The project is already successfully facilitating the entry of Blum and his group into the field of NMR based science. Thanks to the collaboration with co-PI Warren and Duke Assistant Research Professor Thomas Theis, who leads the NMR work in the Warren group, a first joint publication appeared and a second publication is in preparation. The theoretical work on NMR within the numeric atom-centered basis set strategy of FHI-aims will lead to a third publication. A pre-proposal for a follow-up funding opportunity is currently under review. Thus, the project is well on the way to accomplish its longer-term goals for the PIs and their team members.

In the Blum group, in line with the original work plan of the proposal, two post-doctoral researchers led the work. Dr. William Huhn initiated the project, reflected in the team's first publication. Dr. Raul Laasner, who joined Blum's group in December 2009, continues the implementation work. Huhn and Laasner joined Blum to present this work at the international FHI-aims "Users' and Developers' Workshop," held in Munich, Germany, in July 2016, to an audience including other junior theorists and some of the most senior scientist in electronic structure theory today. Additionally, the stay in Munich facilitated a collaboration with the group of Prof.
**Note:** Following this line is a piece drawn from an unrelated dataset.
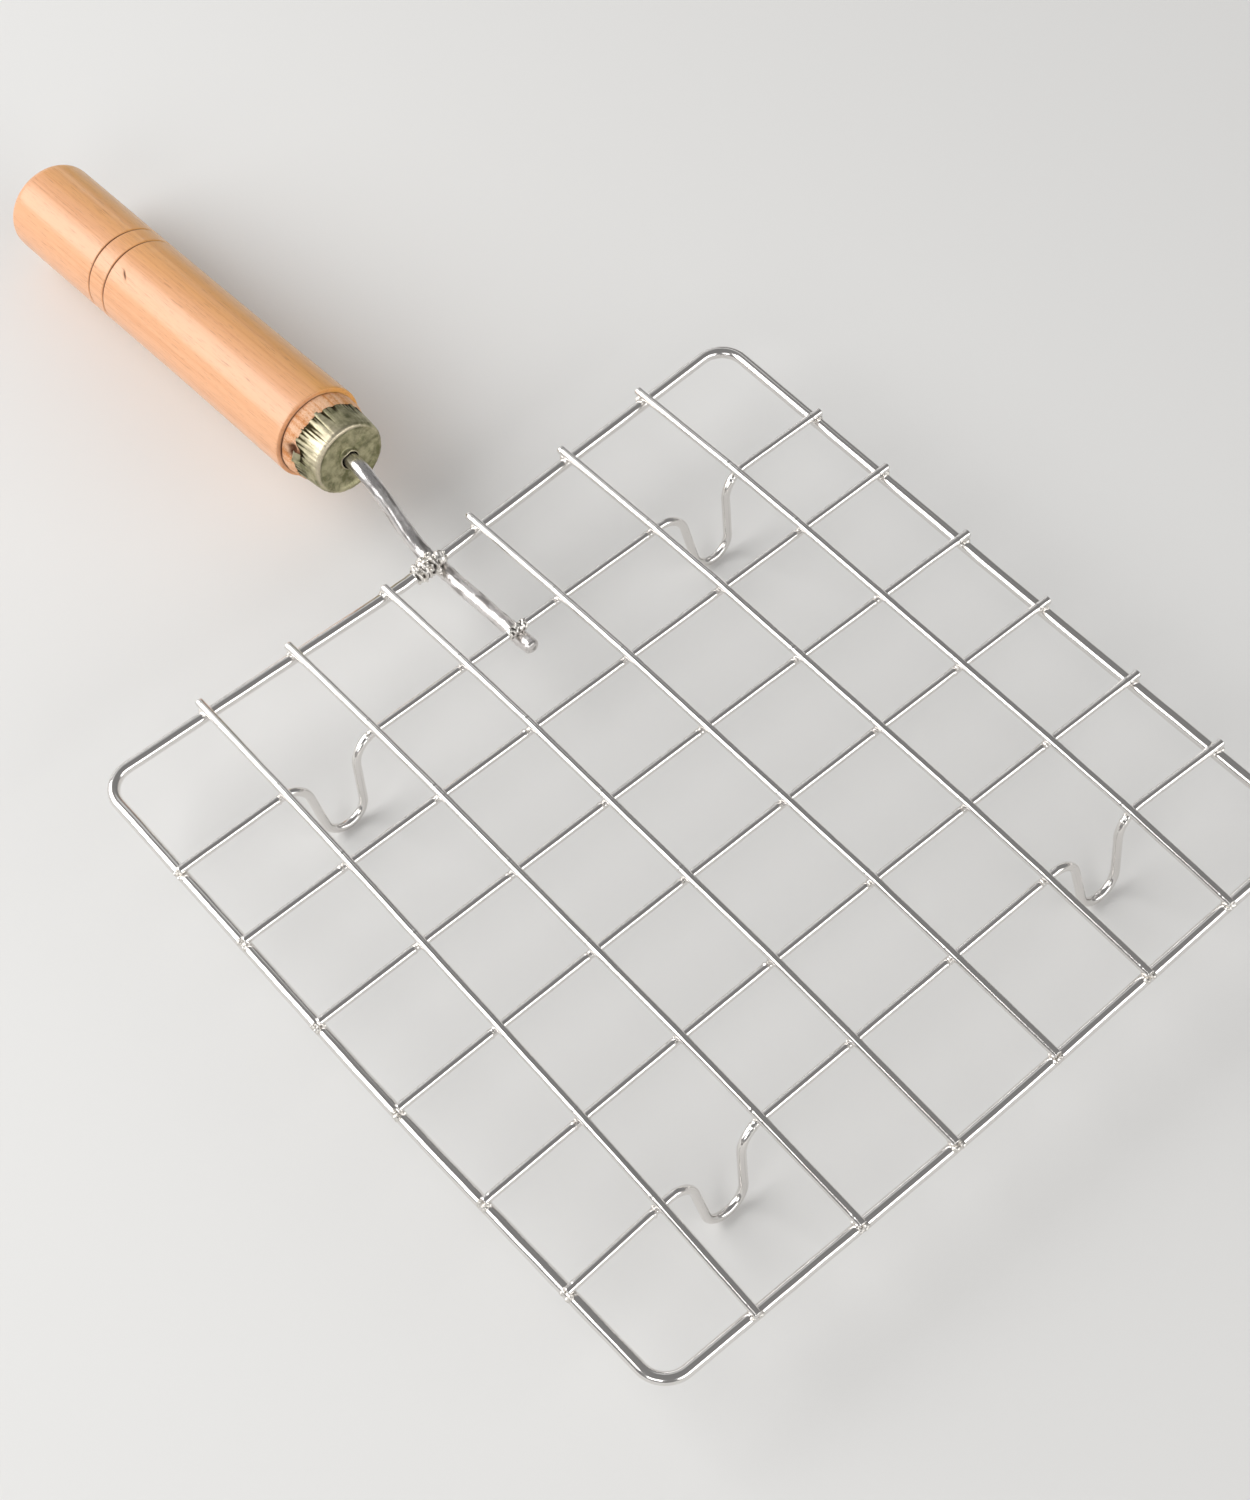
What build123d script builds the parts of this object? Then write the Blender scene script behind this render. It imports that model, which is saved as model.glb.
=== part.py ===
"""Square wire roasting grill with four bent-wire feet and a turned wooden handle.

Frame: +Z up, the handle points to -Y, the four feet stand on z = 0. Lengths in millimetres.
"""

import os
from math import atan, cos, degrees, radians

from build123d import *

# --- driving dimensions -----------------------------------------------------------------------
RIM_WIRE = 3.0  # diameter of the square rim's wire
RIM_HALF = 98.5  # centre of the grill to the rim wire's centreline, nominally
RIM_CORNER = 7.0  # centreline radius of the rim's corners
# The hand-bent rim's corners and the point each side is bent at, as (x, y). The welded rod has
# drawn the handle side inwards.
NEAR_LEFT, NEAR_RIGHT, FAR_RIGHT, FAR_LEFT = (98.0, -98.8), (-98.1, -98.9), (-97.8, 98.9), (97.8, 98.4)
NEAR_MID, RIGHT_MID, FAR_MID, LEFT_MID = (10.0, -95.1), (-97.45, 5.0), (10.0, 100.1), (99.3, 10.0)
NEAR_BEND, SIDE_BEND = 80.0, 1500.0  # centreline radius at those points
MESH_WIRE = 2.2  # diameter of the long and the cross wires
SET_DOWN = 0.15  # depth to which a resistance weld sinks one wire into the next

# Hand-placed wires: where each one meets the rim, measured from the grill's centre.
LONG_WIRE_X = [(68, 73), (42.5, 43.5), (15, 16), (-14, -14.5), (-44, -43.5), (-70.5, -69.5)]
CROSS_WIRE_Y = [(-66, -64), (-41.5, -40), (-14, -12), (14, 15), (43, 44), (70, 70)]
FOOT_WIRES = (0, 5)  # the first and the last cross wire carry the feet
CROSS_CROWN = 1.2  # rise of the four inner cross wires at mid length
CROWN_BEND = 150.0  # centreline radius where a long wire changes slope
LONG_OVERHANG = (2.8, 2.5, 1.2, 3.5, 2.6, 2.6)  # past the handle side of the rim
LONG_FAR_END = 100.3  # and are trimmed over the far side
CROSS_LEFT_END = 99.0  # the cross wires stop over the rim at +X
CROSS_RIGHT_END = -99.4  # and stick out past its middle at -X

FOOT_DEPTH = 22.0  # centre of a cross wire to the centre of its foot's lowest run
FOOT_LEAN = 10.0  # degrees the feet lean away from the handle
FOOT_X = (56.3, -59.8)  # middle of the two feet on a foot wire
FOOT_TOP_HALF = 7.5  # half width of a foot between its shoulders
FOOT_LOW_HALF = 5.0  # half width of a foot at the bottom
FOOT_TOP_BEND = 7.0  # centreline radius of the shoulders
FOOT_LOW_BEND = 5.5  # and of the two lower bends

ROD_D = 4.0  # handle rod
ROD_X = -1.0  # the rod is welded a little off the grill's centre line
ROD_END_Y = -59.5  # free end of the rod, past the first cross wire
ROD_BEND = 14.0  # centreline radius of the two bends outside the ferrule
ROD_UPPER_BEND_Y = -122.5
ROD_LOWER_BEND_Y = -103.5
ROD_BEVEL = 0.5
TANG = 64.0  # length of rod hidden in the ferrule and the wood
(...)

Karsten Reuter (TU Munich), aiming to export NMR matrix elements from FHI-aims into the magnetic resonance module (MAG) of the computational chemistry program ReSpect 1.2, a quantum-chemical tool for nuclear spectroscopy with functionality that reaches well beyond this project. Simone Koehler, a Ph.D. student in Munich and at Forschungszentrum Juelich, will carry this work forward as a visiting student at Duke University in the second project period. Finally, Duke undergraduate senior Wolfgang Seiya helped with developing a molecular structure search strategy for this project in the context of an independent research project in Fall 2015. In Warren's group, part of the effort of postdoctoral researcher Johannes Colell is supported by this project. Profs. Warren and Theis have presented the work in many talks and posters at various conferences including ENC (Experimental NMR Conference), EUROMAR (European magnetic resonance meeting), WMIC (World Molecular Imaging Conferences), ISMRM (International Society for Magnetic Resonance in Medicine). The reactions to our work are very strong and positive, leading to many new collaborations with biochemists and doctors, as well as investors interested in commercialization. Within Duke University, the work has lead to very close collaboration with synthetic chemists making molecular markers using the developed tagging strategies.

Future work

In the second project period, we will complete the implementation of NMR parameters in FHI-aims as planned, including an appropriate scalar relativistic treatment, DFPT for gradient and hybrid density functionals, and periodic boundary conditions. We will broaden the spectrum of applications as planned in our original proposal. Finally, we noticed that additional parameters such as molecular magnetizabilities - potentially of interest for spintronics and quantum computing - are easily accessible as byproducts of our NMR implementation work; this may open another, initially unanticipated avenue for new research directions based on this project.